While 31 percent of hiring managers say they’ve seen parents submit their children’s résumés for them, 4 percent say they’ve experienced parents attend interviews with their adult children, and 9 percent say parents have tried negotiating their child’s salary.

Some HR departments report getting phone calls from parents when their employees receive disciplinary action. Just like in middle school, young adults are complaining to Mom and Dad when they get in trouble. And parents are getting involved and trying to ensure that their children aren’t held responsible when they mess up in the office.

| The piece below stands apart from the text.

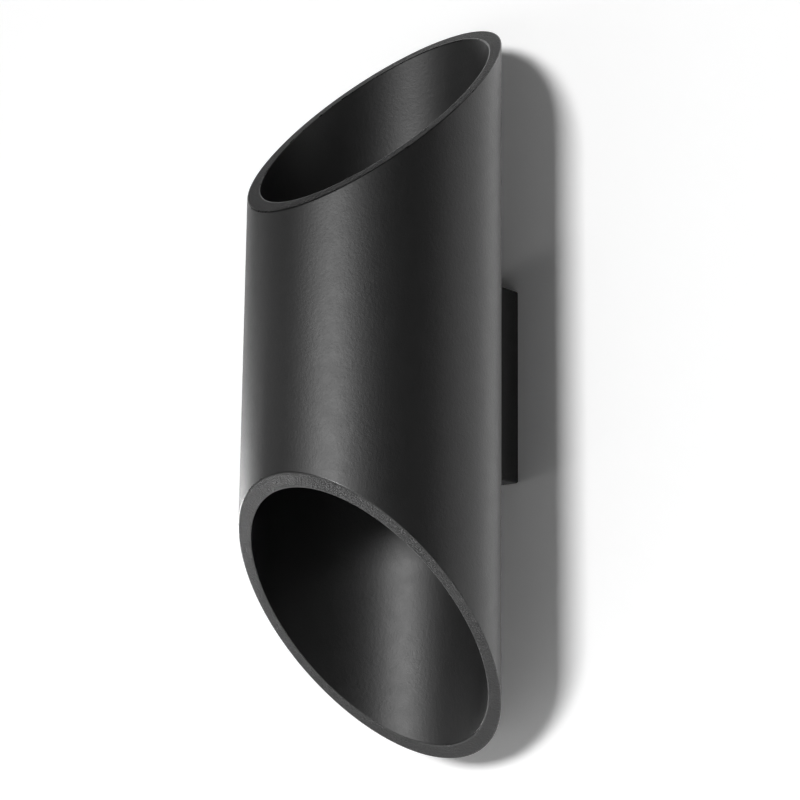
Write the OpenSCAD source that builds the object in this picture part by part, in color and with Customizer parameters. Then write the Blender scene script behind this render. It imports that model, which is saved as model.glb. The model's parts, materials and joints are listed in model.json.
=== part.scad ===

If you don’t think your child is able to get his own job, or you think he can’t deal with workplace issues on his own, that’s a big problem. This is not to say she might not need your help. She may have questions about how to negotiate her salary or she may want you to read over her résumé. Offering your words of wisdom can be helpful. But that’s different than taking over and doing things for your child.

If you’ve always rescued your child from facing his own battles and sheltered him from responsibility, he’ll lack the experience and confidence he needs to get by in the real world. Your child’s future boss--or partner, for that matter--isn’t interested in someone who still relies on his parents financially, physically, and emotionally.